Some remarks on the comments:
1. ok, but this only avoids cut&pasting the same calculation several times, it will not influence the optimizer. Unless you do a DITINCT/GROUP BY/OLAP within the DT the optimizer will remove it.
2. The optmizer will automatically push conditions into the Derived Table, again this should not change the plan
3. re-using the alias is only conveniant for the programmer, the resolver will replace it with the original calculation before it's passed to the optimizer
4. I doubt this is true in Oracle (maybe it was decades ago), it's definitely not true in TD, simply compare Explains
6. ok, but then you should do it within the CASEs, too :-)

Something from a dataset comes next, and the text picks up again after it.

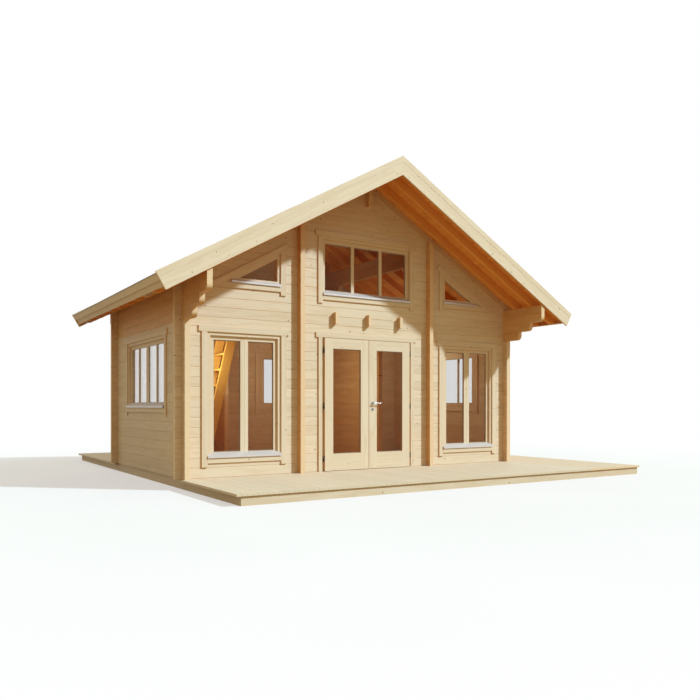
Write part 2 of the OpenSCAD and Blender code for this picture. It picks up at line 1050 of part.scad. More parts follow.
// Boards round the triangular window on the right, outside and inside
module gable_cover() {
    side_x = gable_win_x + trim_lap;
    foot_z = gable_sill_z - sill_board_drop - sill_board_w;
    edge = trim_w - trim_lap;
    length = (gable_win_w + edge + ear_side) / cos(pitch);
    both_faces()
        upright(-trim_t, trim_t) {
            // sloping board with its ear over the upright board
            intersection() {
                on_window_slope()
                    translate([-gable_win_w, -edge])
                        square([gable_win_w + length, trim_w]);
                translate([0, foot_z])
                    square(house_w);
            }
            // upright board and the board under the sill, cut off along the sloping one
            intersection() {
                on_window_slope()
                    translate([-gable_win_w, -edge])
                        square(house_w);
                union() {
                    translate([side_x - trim_w, foot_z - ear_down])
                        square([trim_w, gable_win_w]);
                    translate([side_x - trim_w, foot_z])
                        square([2 * gable_win_w, sill_board_w]);
                }
            }
        }
}

// Boards round the door, outside and inside
module door_cover() {
    side_x = door_half - jamb_w + jamb_show;
    head = leaf_lift + leaf_h + leaf_lift;
    both_faces()
        upright(-trim_t, trim_t) {
            for (x = [-side_x - door_trim_w, side_x])
                translate([x, 0])
                    square([door_trim_w, head]);
            translate([-side_x - door_trim_w - ear_side, head])
                square([2 * (side_x + door_trim_w + ear_side), door_head_w]);
        }
}

module cover_boards() {
    color(pale) {
        both_sides() {
            at_tall_window()
                window_cover(tall_win_w, tall_win_h);
            at_side_window()
                window_cover(side_win_w, side_win_h);
            at_front()
                gable_cover();
            gable_battens();
        }
        at_loft_window()
            window_cover(loft_win_w, loft_win_h, loft_lap);
        at_rear_window()
            window_cover(rear_win_w, side_win_h);
        at_front()
            door_cover();
    }
}

// Height of a metal sill's underside over the opening, at a depth y behind the wall's face
function sill_z(y) = foot_w + seat_gap + y * tan(sill_slope);

// Metal from x0 to x1 that slopes down from a depth y to the front edge
module sill_sheet(x0, x1, y) {
    out = -trim_t - sill_out;
    rise = sill_t / cos(sill_slope);
    translate([x0, 0, 0])
        rotate([90, 0, 90])
            linear_extrude(x1 - x0)
                polygon([[y, sill_z(y)], [y, sill_z(y) + rise], [out, sill_z(out) + rise], [out, sill_z(out)]]);
}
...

And best pratice would be to completely avoid the cast to a date, as it's not needed at all (and as a side effect existing statistics will be usable again). Instead of casting the column change the literals, e.g.
VISIT_START_DTTM < TIMESTAMP '2012-05-01 00:00:00'
VISIT_START_DTTM < CAST(DATE '2012-05-01' AS TIMESTAMP)
The optimizer will treat both exactly the same.
I misstated #8. I should have written, "The original 2nd column was created by first taking a MAX then doing a CAST, while the other columns first did the CAST then took the MAX value."